◆ Work to do
Copy out every line of the data exactly.

◆ Collected material
********

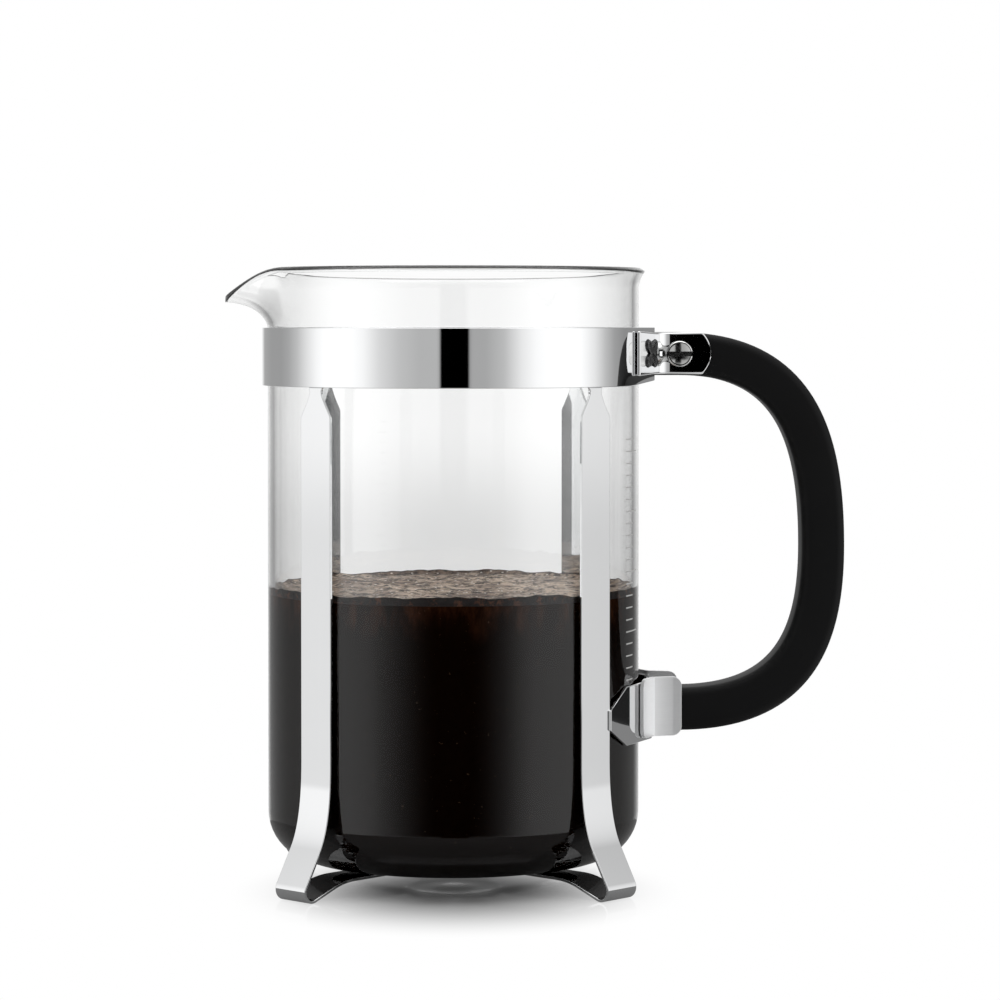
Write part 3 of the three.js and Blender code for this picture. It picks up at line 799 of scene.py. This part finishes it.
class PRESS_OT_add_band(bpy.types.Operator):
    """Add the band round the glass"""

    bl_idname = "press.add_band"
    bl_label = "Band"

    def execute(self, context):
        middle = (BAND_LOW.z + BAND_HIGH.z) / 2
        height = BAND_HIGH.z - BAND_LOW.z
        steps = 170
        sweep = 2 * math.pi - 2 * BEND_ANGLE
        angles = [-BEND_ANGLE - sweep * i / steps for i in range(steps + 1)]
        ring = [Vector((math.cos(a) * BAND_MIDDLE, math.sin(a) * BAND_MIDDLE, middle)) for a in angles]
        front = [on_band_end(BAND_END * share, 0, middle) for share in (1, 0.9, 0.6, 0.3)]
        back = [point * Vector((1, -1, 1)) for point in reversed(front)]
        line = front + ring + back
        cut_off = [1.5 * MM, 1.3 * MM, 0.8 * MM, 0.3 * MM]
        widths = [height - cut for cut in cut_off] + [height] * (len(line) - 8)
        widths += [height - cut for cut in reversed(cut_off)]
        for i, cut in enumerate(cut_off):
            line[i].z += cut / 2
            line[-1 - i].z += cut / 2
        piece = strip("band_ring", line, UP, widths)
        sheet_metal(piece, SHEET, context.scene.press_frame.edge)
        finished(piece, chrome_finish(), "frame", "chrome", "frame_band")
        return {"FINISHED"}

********

◆ Solution to the problem
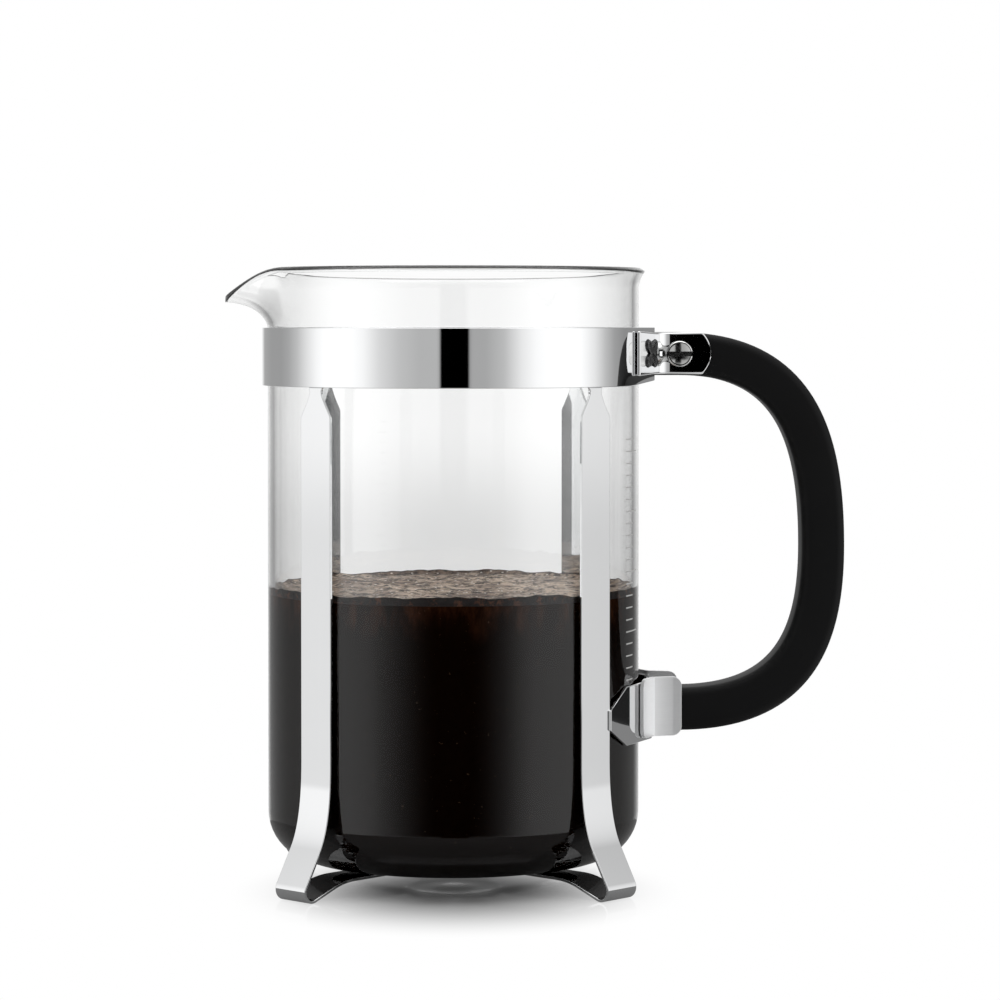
Write part 3 of the three.js and Blender code for this picture. It picks up at line 799 of scene.py. This part finishes it.
class PRESS_OT_add_band(bpy.types.Operator):
    """Add the band round the glass"""

    bl_idname = "press.add_band"
    bl_label = "Band"

    def execute(self, context):
        middle = (BAND_LOW.z + BAND_HIGH.z) / 2
        height = BAND_HIGH.z - BAND_LOW.z
        steps = 170
        sweep = 2 * math.pi - 2 * BEND_ANGLE
        angles = [-BEND_ANGLE - sweep * i / steps for i in range(steps + 1)]
        ring = [Vector((math.cos(a) * BAND_MIDDLE, math.sin(a) * BAND_MIDDLE, middle)) for a in angles]
        front = [on_band_end(BAND_END * share, 0, middle) for share in (1, 0.9, 0.6, 0.3)]
        back = [point * Vector((1, -1, 1)) for point in reversed(front)]
        line = front + ring + back
        cut_off = [1.5 * MM, 1.3 * MM, 0.8 * MM, 0.3 * MM]
        widths = [height - cut for cut in cut_off] + [height] * (len(line) - 8)
        widths += [height - cut for cut in reversed(cut_off)]
        for i, cut in enumerate(cut_off):
            line[i].z += cut / 2
            line[-1 - i].z += cut / 2
        piece = strip("band_ring", line, UP, widths)
        sheet_metal(piece, SHEET, context.scene.press_frame.edge)
        finished(piece, chrome_finish(), "frame", "chrome", "frame_band")
        return {"FINISHED"}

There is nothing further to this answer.